The Hasse principle for diagonal forms restricted to a hypersurface of adjacent degree
Anna Theorin Johansson
TL;DR
Using the Hardy-Littlewood circle method, the paper analyzes the Hasse principle for a Diophantine system with a diagonal form $F$ of degree $k$ and a form $G$ of degree $k-1$. The authors refine Weyl-type estimates and implement a two-stage major/minor arc analysis to obtain an asymptotic count for $N_{F,G}(X)$ with a main term given by a product of a real singular integral and $p$-adic densities, under the condition $n>2^{k-1}(2k-1)$. This yields a concrete improvement over prior bounds, notably giving $n>20$ for the cubic-plus-quadratic case, by reducing the required dimensional threshold from Brandes-Parsell.
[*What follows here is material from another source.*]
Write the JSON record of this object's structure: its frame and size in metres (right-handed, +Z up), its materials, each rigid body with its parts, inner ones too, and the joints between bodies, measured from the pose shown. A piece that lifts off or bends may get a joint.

The result provides a self-contained, accessible circle-method framework for this restricted mixed-degree setting, delivering both convergence of the local densities and a positive singular product under non-singular local solubility.
Abstract
We investigate the Hasse principle for Diophantine systems consisting of one diagonal form of degree $k$ and one general form of degree $k-1$. By refining the method of Brandes and Parsell (arXiv:2003.04350) in this specific setting, we improve the bound $n > 2^k k$ to $n > 2^{k-1}(2k-1)$; in particular, the requirement $n > 24$ in the case of degrees three and two is relaxed to $n > 20$.